Who could be the bigger man? Who could have the more perfect-seeming life? ”

It was a big thread in my book, the toxic jealousy between those two men. We hear so much about catfights and jealousy between women. It was refreshing to write it the other way around.

Veronica is hard for me to like, but once I knew her whole story, I had to have compassion for her.

She was practically promised to Marsden from the age of twelve and married off before her eighteenth birthday.

She went from her father’s home to her husband’s and she never got a chance to be herself. Until now.

Now the Smith triplets own the Sensoria outright. Olivia made that happen too. Veronica says she’ll never get married again and I believe her. If I’d endured half a lifetime of Marsden Greer, I’d swear off men too.

“Nice toast,” Veronica says now, as she sidles up to me at the bar.

“Thanks. It only took me twenty years to get to be Bex’s matron of honor.”

“They seem happy.” She nods to Dan and Bex. He’s massaging her shoulders and she’s leaning into his chest. “But you never know who is happy and who isn’t. Right?”

It’s true. I think I’m happy now, genuinely happy.

I feel useful and successful. I feel validated in a way I haven’t in years.

Peter and I are slowly emerging from the haze of early parenthood and a season of career instability.

The money helps. It always helps and anyone who says it doesn’t is lying to you.

“I think I have your next book,” Veronica says.

“Is it about you?” I ask.

“It’s about all of us.”

“I’m listening.”

“What did Bex tell you about Dr. Carmichael?”

The name rings a bell. He was her ob-gyn, I think. He did her fertility treatments. I say as much.

“He was my doctor too. He treats all of us. Or treated. I stopped seeing him. I desperately wanted a daughter, you know. Every time I got pregnant I hoped and I prayed that it would be a girl. A couple of times it was! I knew it from the early tests. But I miscarried each of those times. Each time was after a visit to Dr. Carmichael. That always seemed to satisfy Marsden. He wanted all boys. And I can’t help but wonder what kind of role Dr. Carmichael played in helping my husband get exactly what he wanted.

In helping all of the men out here get exactly what they wanted. ”

My jaw drops. I can’t even comprehend what she’s saying. Is she insinuating that Dr. Carmichael made her miscarry her girl babies?

She nods like she can read my mind and whispers, “He’s sick.
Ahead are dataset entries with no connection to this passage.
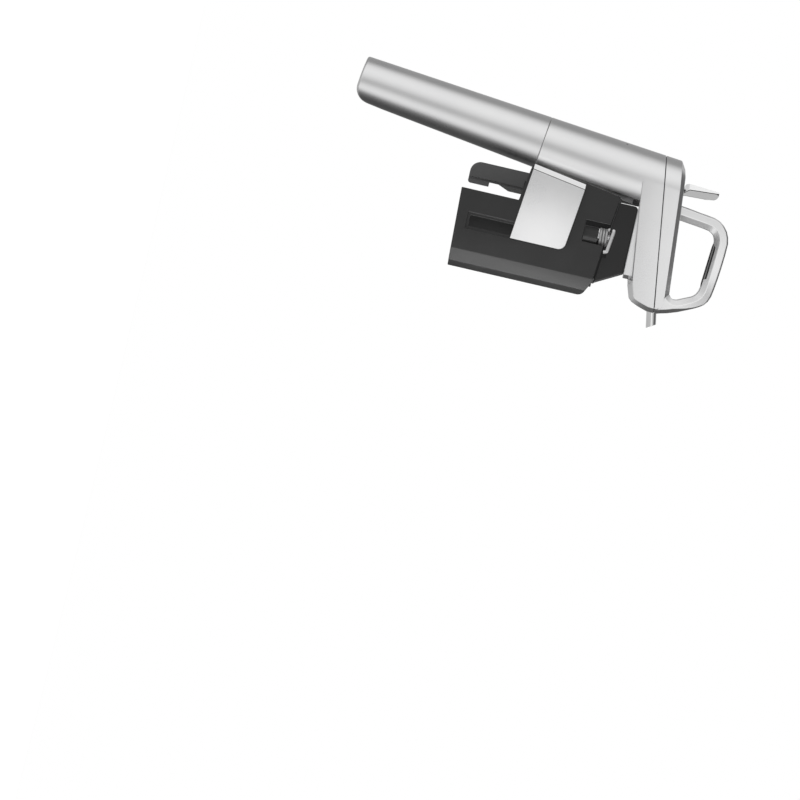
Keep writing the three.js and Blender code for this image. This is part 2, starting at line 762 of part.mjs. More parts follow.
function screwX(z, foot, sides = 16) {
  const headBack = foot - screwHeadHeight;
  const driveRadius = screwHeadRadius / 2;
  return cut(
    joined(
      rodX(screwHeadRadius, headBack, foot, 0, z, sides),
      rodX(screwRadius, headBack - railScrewLength, headBack + seatGap, 0, z, sides)),
    rodX(driveRadius, foot - screwHeadHeight / 2, foot + overrun, 0, z, 6));
}

// The rail, or with some room round it the channel that it runs in
function railSolid(room = 0) {
  const railRun = railFoot + railTop;
  const [notchFoot, shoulder, notchTop] = railNotchShares.map((up) => -railFoot + railRun * up);
  const [back, front] = [-railBack - room, -railFront + room];
  const notchX = -railFront - railNotch;
  const rail = [
    [back, -railFoot, railFootRound], [front, -railFoot, screwRadius], [front, notchFoot], [notchX, notchFoot],
    [notchX, shoulder], [front, notchTop], [front, railTop], [back, railTop],
  ];
  const channel = [[back, -farSide], [front, -farSide], [front, farSide], [back, farSide]];
  const half = railHalfWidth + room;
  const grooveFront = -railFront - railTongue - room;
  const grooveBack = -railFront - railTongue - railGroove + room;
  const inner = half - railGrooveDepth;
  const outer = half + overrun;
  return cut(
    solid(sidePrism(room > 0 ? channel : rail, -half, half)),
    block(grooveBack, grooveFront, inner, outer, -2 * farSide, 2 * farSide),
    block(grooveBack, grooveFront, -outer, -inner, -2 * farSide, 2 * farSide));
}

function buildHead() {
  const rooms = headRooms();
  const bigHalf = headHalfWidth + farSide;
  const seamHalf = seatGap / 2;
  const below = solid(sidePrism([
    [-farSide, -farSide], [farSide, -farSide], [farSide, seamLine(farSide) - seamHalf],
    [-farSide, seamLine(-farSide) - seamHalf],
  ], -bigHalf, bigHalf));
  const above = solid(sidePrism([
    [-farSide, seamLine(-farSide) + seamHalf], [farSide, seamLine(farSide) + seamHalf],
    [farSide, farSide], [-farSide, farSide],
  ], -bigHalf, bigHalf));
  const baseRoom = block(-baseRear - seatGap, farSide, -farSide, farSide, -farSide, bossFoot);
  const form = cut(joined(barrelEnd(), columnSolid()), baseRoom);
  const seatHalf = railHalfWidth + seatGap;
  const railSeat = block(
    -railBack - seatGap, -railFront + overrun, -seatHalf, seatHalf, -railFoot, railTop + seatGap);
  const railScrews = railScrewHeights.map(railScrewRoom);
  const casting = cut(joined(form, bossSolid()).intersect(below), railSeat, ...railScrews, ...rooms);
  piece(dispenser, "body_casting", casting, satin);
  const cover = joined(form, loopSolid()).intersect(above);
  piece(dispenser, "loop_cover", cut(cover, gripSolid(seatGap / 2), ...rooms), satin);
  piece(dispenser, "loop_grip_insert", gripSolid(-seatGap / 2), rubber);
  const rail = cut(railSolid(), ...railScrews);
  piece(dispenser, "rail", rail, blackNylon);
  railScrewHeights.forEach((height, index) => {
    piece(dispenser, "rail_screw_" + (index + 1), screwX(height, railScrewFoot), steel);
  });
  [coverScrewY, -coverScrewY].forEach((y, index) => {
    piece(dispenser, "cover_screw_" + (index + 1), screwZ(coverScrewX, y, hubFoot), steel);
  });
  buildWineWay();
  buildTrigger();
}

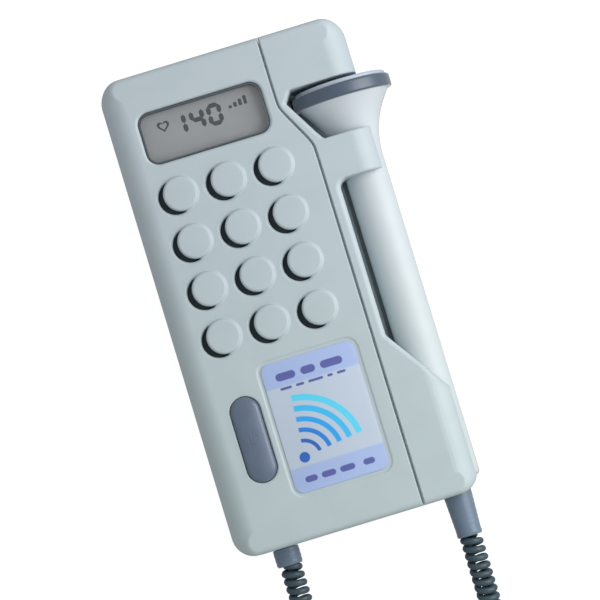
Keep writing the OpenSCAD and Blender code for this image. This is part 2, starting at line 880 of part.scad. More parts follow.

Someone needs to take that bastard down. You should ask Rebecca about him. He did things to her too. I know it. Olivia told me. We’ll keep you in the book-writing business as long as you want. The prairie is filled with secrets.”

“To be honest, it’s more of a desert out here than a prairie.” I’ve always wanted to say this, ever since I saw the first #PrairieLife hashtag pop up in every rural area in America. “Prairies are typically in the Midwest.”

“This place is whatever we want it to be,” Veronica snipes back. “Think about the book idea. Olivia told me to mention it to you.”

Olivia has made a fortune off of both these women, and off of me. Yet, she blends seamlessly into the background of it all.

I don’t know why I’m so scared to push Olivia more about what she knew about Grayson’s murder and when she knew it, who told her what details.

There’s still something that doesn’t add up for me and I know it has to do with how she manipulated both Bex and Veronica behind the scenes throughout the entire situation, how maybe she even played them off each other when it was beneficial for the outcome.

She’s managed to turn the horrific deaths of two prominent men in this state into a windfall for all of us.

She truly does make her own success every single day.

I’ll push her for answers eventually. I keep promising myself that I will.

I watch Olivia now. She’s helping Bex’s littlest one walk through the garden. I wonder when these kids will decide who they want to be or how they want to brand themselves. How long until they have their own YouTube channels and TikTok accounts?

I wonder if Olivia will still be around when they make those choices. If she’ll be their managers too. I gaze over at her as she holds both the toddler’s chubby hands over his head, helping him walk as Stacy films the two of them in the distance.

Ever the puppet master. Always pulling the strings.